Directive: Search the material below for the string "joints" and extract each line that has it.
»»
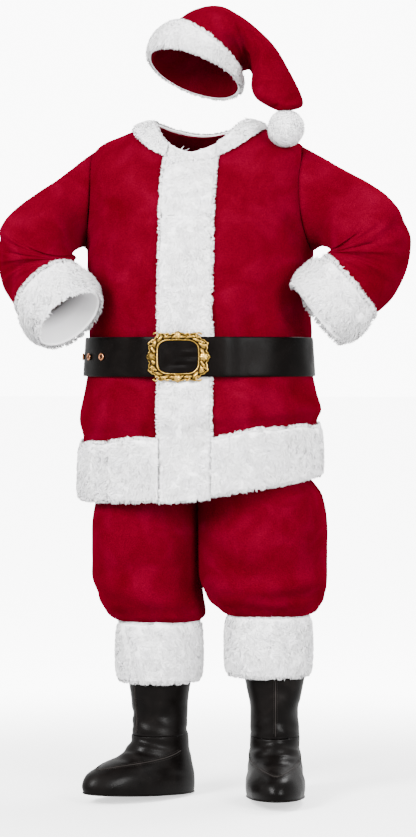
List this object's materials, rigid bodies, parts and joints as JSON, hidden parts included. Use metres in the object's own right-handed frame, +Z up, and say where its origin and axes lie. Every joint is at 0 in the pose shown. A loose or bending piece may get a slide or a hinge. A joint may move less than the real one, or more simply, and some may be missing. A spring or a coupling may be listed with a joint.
{
  "type": "santa suit costume",
  "caption": "Costume as worn: plush jacket, trousers, folded hat, belt with square buckle and boot tops, trimmed with fur.",
  "frame": {"origin": "middle of the wearer between the shoulders, at the height of the shoulder points, 1.42 m above the ground", "axes": "+Z up; -Y the way the wearer's chest faces; +X to the wearer's left"},
  "size_m": [0.9349, 0.4672, 1.808],
  "materials": {
    "red_plush": "crimson plush",
    "white_fur": "long white pile",
    "elastic_casing": "gathered casing",
    "belt_leather": "glossy smooth",
    "boot_vinyl": "satin grained",
    "gold_metal": "cast, aged",
    "copper_eyelet": "bright"
  },
  "bodies": {
    "root": {"belt_strap": "belt_leather", "boot_foot_left": "boot_vinyl", "boot_foot_right": "boot_vinyl", "boot_shaft_left": "boot_vinyl", "boot_shaft_right": "boot_vinyl", "buckle_bar": "gold_metal", "buckle_frame": "gold_metal", "eyelet_1": "copper_eyelet", "eyelet_2": "copper_eyelet", "eyelet_3": "copper_eyelet", "eyelet_4": "copper_eyelet", "front_band_fur": "white_fur", "hat_band_fur": "white_fur", "hat_cone": "red_plush", "hem_fur": "white_fur", "jacket_back": "red_plush", "jacket_front_left": "red_plush", "jacket_front_right": "red_plush", "neck_fur": "white_fur", "pompom": "white_fur", "sleeve_cuff_left": "white_fur", "sleeve_cuff_right": "white_fur", "sleeve_left": "red_plush", "sleeve_right": "red_plush", "trouser_back_left": "red_plush", "trouser_back_right": "red_plush", "trouser_cuff_left": "white_fur", "trouser_cuff_right": "white_fur", "trouser_front_left": "red_plush", "trouser_front_right": "red_plush", "waistband": "elastic_casing"}
  },
  "joints": []
}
««
Solution to this problem:
List this object's materials, rigid bodies, parts and joints as JSON, hidden parts included. Use metres in the object's own right-handed frame, +Z up, and say where its origin and axes lie. Every joint is at 0 in the pose shown. A loose or bending piece may get a slide or a hinge. A joint may move less than the real one, or more simply, and some may be missing. A spring or a coupling may be listed with a joint.
  "joints": []